The next time I looked in the mirror, that one looking back had started
to fade. It was only an image after all. It showed me a solitary person
enclosed in a neat package of skin and bones. "Did I once think you were
me?" I began to wonder. I am not so separate and afraid. The pain of
life touches me, but the joy of life is so much stronger. And it alone
will heal. Life is the healer of life, and the most I can do for the
earth is to be its loving child.
That one in the mirror winced and squirmed. He hadn't thought so much
about love. Seeing "problems" was much easier, because love means
complete self-honesty. Ouch!
"Oh, friend," I whispered to him, "do you think anything can solve
problems without love?" That one in the mirror wasn't sure. Being alone
for so long, not trusting others and being trusted by others, it tended
to detach itself from the reality of life. "Is love more real than
pain?" he asked.
"I can't promise that it is. But it might be. Let's discover," I said. I
touched the mirror with a grin. "Let's not be alone again. Will you be
my partner? I hear a dance starting up. Come." That one in the mirror
smiled shyly. He was realizing we could be best friends. We could be
more peaceful, more loving, more honest with each other every day.
Would that change the world? I think it will, because Mother Earth wants
us to be happy and to love her as we tend her needs. She needs fearless
people on her side, whose courage comes from being part of her, like a
baby who is brave enough to walk because Mother is holding out her arms
to catch him. When that one in the mirror is full of love for me and for
him, there is no room for fear. When we were afraid and panicky, we
stopped loving this life of ours and this earth. We disconnected. Yet
how can anybody rush to help the earth if they feel disconnected?
Perhaps the earth is telling us what she wants, and by not listening, we
fall back on our own fear and panic.
One thing I know: I never feel alone when I am earth's child.

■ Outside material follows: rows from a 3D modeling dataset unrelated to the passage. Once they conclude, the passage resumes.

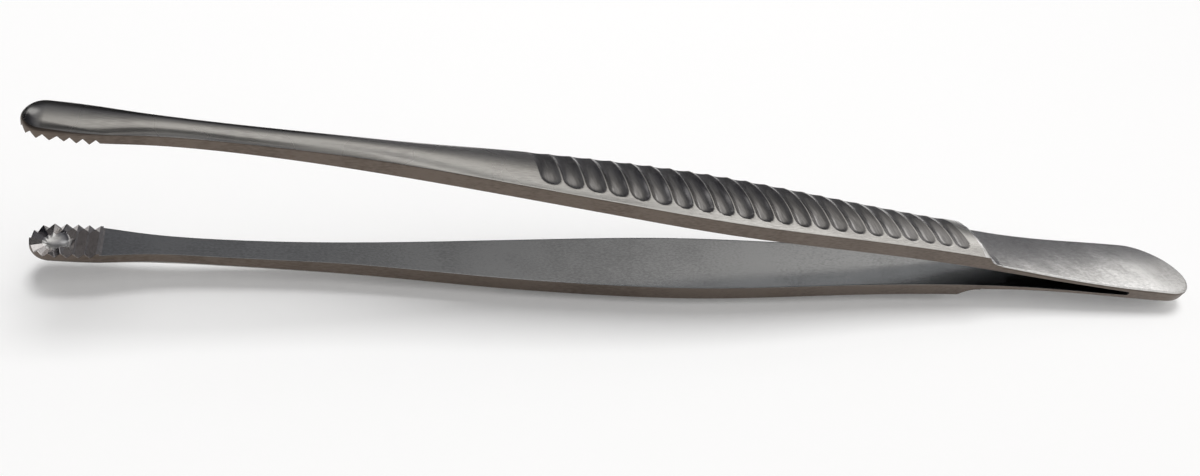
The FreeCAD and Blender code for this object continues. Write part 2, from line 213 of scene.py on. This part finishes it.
# Spring and heel.
# Behind a milled step the bar is ground down to a thin springy blade, which widens to the
# half-oval heel where the two arms are welded together and polished over.
BLADE_PLACES = (157.0, 168.0, 180.0, 192.8, 201.0)
BLADE_TOPS = (2.96, 2.01, 1.47, 1.30, 1.10)
BLADE_RADIUS, STEP_RADIUS, STEP_EDGE = 70.0, 4.6, 0.16
HEEL_CENTRE, HEEL_LENGTH, HEEL_WIDTH = 192.8, 7.2, 6.1
OUT_OF_THE_WAY = 99.0
blade_top = curve_through(BLADE_PLACES, BLADE_TOPS)


def outer_face(x, y):
    """The whole outer face: crown, flutes, milled step and blade."""
    reach = np.maximum(STEP_RADIUS**2 - (x - BLADE_PLACES[0]) ** 2, 0)
    hollow = BLADE_TOPS[0] + STEP_RADIUS - np.sqrt(reach)
    face = soft_min(fluted(x, y), np.where(reach > 0, hollow, OUT_OF_THE_WAY), STEP_EDGE)
    blade = blade_top(x) - BLADE_RADIUS + np.sqrt(BLADE_RADIUS**2 - y**2)
    return np.where(x > BLADE_PLACES[0], np.minimum(face, blade), face)


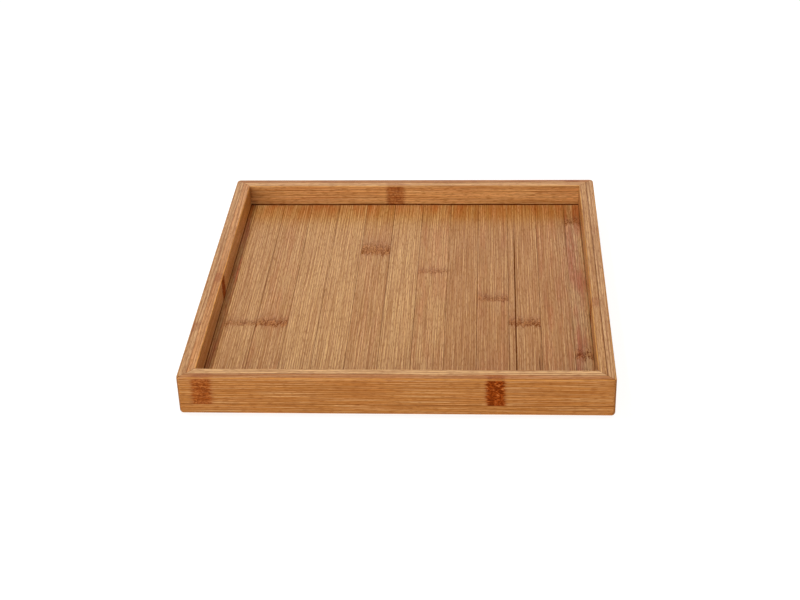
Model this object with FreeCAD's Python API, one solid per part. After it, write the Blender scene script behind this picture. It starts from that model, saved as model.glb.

I do not
have to cling to my personal survival as long as I realize, day by day,
that all of life is in me.
The children and their pain; the children and
their joy.
The ocean swelling under the sun; the ocean weeping with
black oil.
The animals hunted in fear; the animals bursting with the
sheer joy of being alive.
This sense of "the world in me" is how I always want to feel. That one
in the mirror has his doubts sometimes. So I am tender with him. Every
morning I touch the mirror and whisper, "Oh, friend, I hear a dance.
Will you be my partner? Come."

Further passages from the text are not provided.